Adrien Treuille to give Spring 2012 Wing Lectures

(Wing Lecture Poster)

Adrien Treuille will give the Spring 2012 G. Milton Wing Lectures on March 7 and 8, 2012. Dr. Treuille, who received his Ph.D. from the University of Washington in 2008, is one of the country's leading young computer scientists. Currently on the faculty of Carnegie Mellon University, he holds an NSF CAREER Award, is a panelist for the President's Council of Advisors on Science and Technology, and in 2009 was named by MIT Technology Review as one of the Top Innovators Under 35.

The Wing series is funded by a generous bequest from the late applied mathematician and UR alumnus, G. Milton Wing (BA, 1944; MS, 1947; Cornell Ph.D., 1950), intended to support lectures

"... by one or more distinguished scientists ... in the general area of creative application of mathematics to subjects, problems and fields of interest to the larger scientific community."

Dr. Treuille's first talk will be on crowd-sourcing of scientific discovery, and is intended be for a general university audience. The more specialized second lecture will discuss model reduction for efficient simulation of complex systems.

Lecture 1: Interactive Biology

Wednesday, March 7, 5 - 6 pm, Hutchison Hall 140 (Hubbell Auditorium)

Nanoscale engineering holds the key to developing next-generation therapies, but this painstaking process depends on the difficult task of predicting molecular self-assembly. This talk describes two unprecedented "citizen science" projects to rapidly advance bioengineering. Our on-line protein folding game, Foldit, challenges non-experts to fold proteins, a puzzle akin to "3D Tetris." Our brand new nano-engineering game, EteRNA, pushes this concept into the rich and confounding world of real experimentation and validation: every week, we synthesize top EteRNA player designs and return this data as score back into the game. EteRNA thus enabling thousands of enthusiasts to stringently test scientific hypotheses on a weekly basis. Both games now hosts a thriving communities of citizen scientists who are outperforming existing state-of-the-art algorithmic methods.
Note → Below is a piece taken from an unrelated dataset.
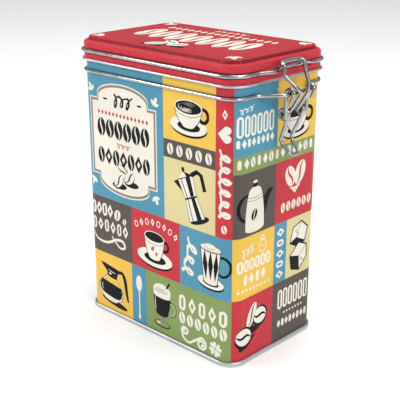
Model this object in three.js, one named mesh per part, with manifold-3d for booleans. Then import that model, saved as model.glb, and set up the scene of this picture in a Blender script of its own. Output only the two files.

Lecture 2: New Approaches to Modeling and Control of Complex Dynamics

Thursday, March 8, 3:30 - 4:30 pm, Goergen Hall 101 (Sloan Auditorium)

Complex phenomena such as animal morphology, human motion, and large fluid systems challenge even our most sophisticated simulation and control techniques. My overarching research goal has been to develop fundamentally new methods to approach such high-dimensional and nonlinear problems. This talk presents my work solving these problems across a wide range of phenomena, including a new model-reduction approach to fluids that is orders-of-magnitude faster than standard simulation methods and enables interactive high-resolution fluid simulation for the first time. Another example is a continuum approach to crowd dynamics which efficiently reproduces empirical aspects of large crowd behavior that would be difficult or impossible to achieve with traditional agent models. The talk will also cover work on several other phenomena including human animation, animal morphology, and protein folding. Such new algorithmic approaches advance not only our ability to simulate and control complex systems but also our understanding of the systems themselves.